**The task:**
Find every line below that contains the word "frame" and copy it out.

**Source records:**
◇ ◇ ◇

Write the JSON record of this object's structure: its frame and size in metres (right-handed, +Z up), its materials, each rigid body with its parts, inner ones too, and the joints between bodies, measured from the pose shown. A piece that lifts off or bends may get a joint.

◇ ◇ ◇

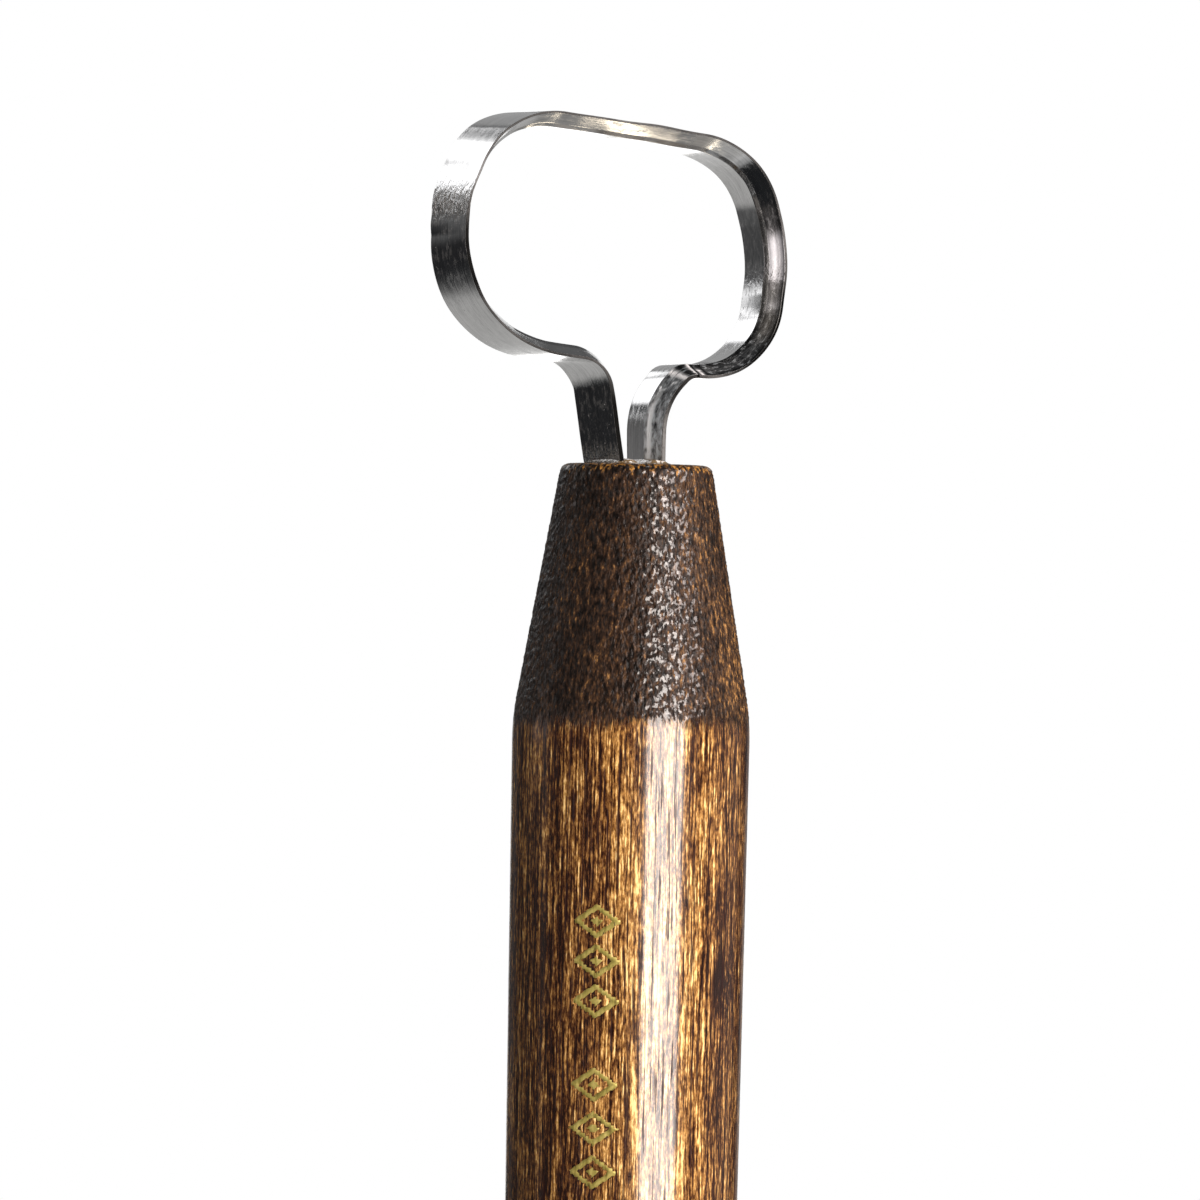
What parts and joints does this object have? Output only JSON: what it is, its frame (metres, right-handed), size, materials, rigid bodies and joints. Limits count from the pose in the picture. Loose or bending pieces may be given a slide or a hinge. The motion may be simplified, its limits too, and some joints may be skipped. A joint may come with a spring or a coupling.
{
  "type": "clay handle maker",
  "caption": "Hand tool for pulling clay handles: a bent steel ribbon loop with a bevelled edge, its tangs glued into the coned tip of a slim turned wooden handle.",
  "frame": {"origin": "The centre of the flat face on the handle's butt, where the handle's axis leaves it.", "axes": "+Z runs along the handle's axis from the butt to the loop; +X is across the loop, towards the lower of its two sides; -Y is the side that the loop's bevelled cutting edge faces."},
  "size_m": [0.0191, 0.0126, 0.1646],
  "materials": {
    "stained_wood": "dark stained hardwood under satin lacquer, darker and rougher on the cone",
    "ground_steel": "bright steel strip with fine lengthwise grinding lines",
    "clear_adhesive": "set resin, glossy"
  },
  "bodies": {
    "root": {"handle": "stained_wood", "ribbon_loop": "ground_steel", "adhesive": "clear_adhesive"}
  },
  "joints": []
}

◇ ◇ ◇

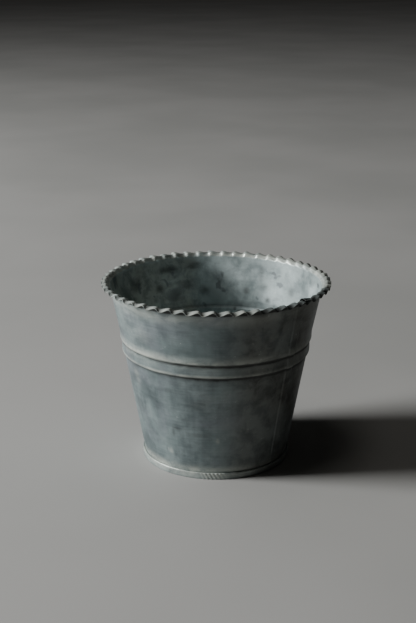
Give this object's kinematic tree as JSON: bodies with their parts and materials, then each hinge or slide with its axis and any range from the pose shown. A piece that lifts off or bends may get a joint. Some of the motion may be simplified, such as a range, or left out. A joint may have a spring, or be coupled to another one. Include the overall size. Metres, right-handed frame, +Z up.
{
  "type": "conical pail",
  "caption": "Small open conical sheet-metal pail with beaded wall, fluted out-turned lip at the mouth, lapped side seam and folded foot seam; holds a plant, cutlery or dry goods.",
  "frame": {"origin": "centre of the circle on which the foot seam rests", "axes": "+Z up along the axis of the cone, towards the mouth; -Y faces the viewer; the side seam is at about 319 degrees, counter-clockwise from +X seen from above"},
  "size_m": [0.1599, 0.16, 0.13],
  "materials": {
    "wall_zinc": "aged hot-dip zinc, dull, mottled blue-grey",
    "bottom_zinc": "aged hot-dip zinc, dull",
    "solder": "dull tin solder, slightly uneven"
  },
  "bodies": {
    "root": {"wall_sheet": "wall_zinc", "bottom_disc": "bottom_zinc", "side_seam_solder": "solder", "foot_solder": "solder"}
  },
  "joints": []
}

◇ ◇ ◇

**Reply to the exercise:**
Write the JSON record of this object's structure: its frame and size in metres (right-handed, +Z up), its materials, each rigid body with its parts, inner ones too, and the joints between bodies, measured from the pose shown. A piece that lifts off or bends may get a joint.
What parts and joints does this object have? Output only JSON: what it is, its frame (metres, right-handed), size, materials, rigid bodies and joints. Limits count from the pose in the picture. Loose or bending pieces may be given a slide or a hinge. The motion may be simplified, its limits too, and some joints may be skipped. A joint may come with a spring or a coupling.
  "frame": {"origin": "The centre of the flat face on the handle's butt, where the handle's axis leaves it.", "axes": "+Z runs along the handle's axis from the butt to the loop; +X is across the loop, towards the lower of its two sides; -Y is the side that the loop's bevelled cutting edge faces."},
Give this object's kinematic tree as JSON: bodies with their parts and materials, then each hinge or slide with its axis and any range from the pose shown. A piece that lifts off or bends may get a joint. Some of the motion may be simplified, such as a range, or left out. A joint may have a spring, or be coupled to another one. Include the overall size. Metres, right-handed frame, +Z up.
  "frame": {"origin": "centre of the circle on which the foot seam rests", "axes": "+Z up along the axis of the cone, towards the mouth; -Y faces the viewer; the side seam is at about 319 degrees, counter-clockwise from +X seen from above"},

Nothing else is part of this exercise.